His thesis starts with a declining rate of inflation. The consumer price index’s year over year gain has declined for two consecutive months. To be sure, inflation is declining more slowly than the market had anticipated, but it is dropping nonetheless. For three-month windows, namely June through August, the annualized rate of inflation has been cut in half, Bannister notes. 

That means the 10-year yield could decline as investors bid up the price, sending its interest rate downward. 

And that is precisely Bannister’s second point. The 10-year real yield could very well be peaking here. That is also because Bannister sees the Fed’s expected peak fed-funds rate as going no higher from here—and the Fed’s projections even showed the strong possibility of a rate cut by early 2024. The 10-year real yield is highly correlated with forecasts for the future fed-funds rate, Stifel’s data show. 

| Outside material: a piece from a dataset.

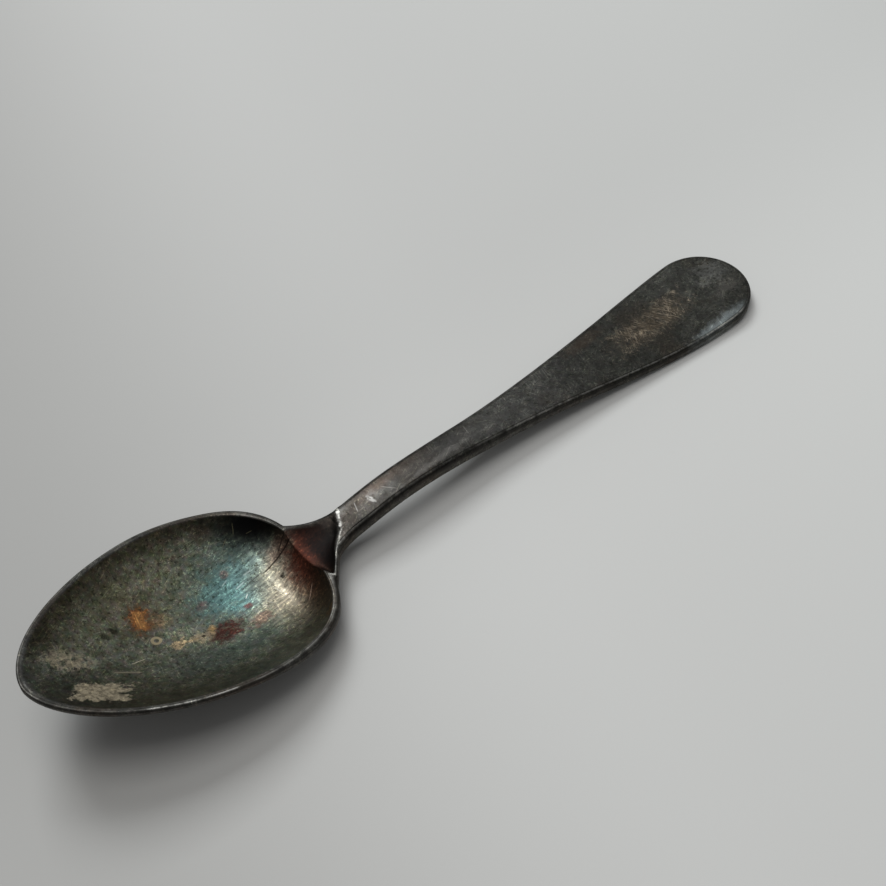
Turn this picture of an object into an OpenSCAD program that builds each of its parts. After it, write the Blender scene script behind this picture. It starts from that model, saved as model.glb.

And a lower real 10-year yield would lift the S&P 500’s price/earnings multiple. Bannister’s 4400 year-end price target for the index would represent a just above 18 times multiple on analysts’ expected aggregate 2023 earnings per share of $240 for S&P 500 companies, according to FactSet. There is a rationale for that multiple—it did hit 18 times in August when the real yield was a bit lower. 

There is just one key risk. With the potential destruction to economic demand, earnings estimates could decline a bit. But even if next year’s EPS forecast drops—say 5%—by year end, the index would still post a gain from its current level.

Consistent with that, if the inflation rate is truly on the decline, the Fed will feel less pressure to lift rates beyond current expectations. That could save the economy from a severe recession, while the market could handle a more mild one. 

Whatever level the S&P 500 could hit in the next few months, starting to buy a little bit now is more than defensible.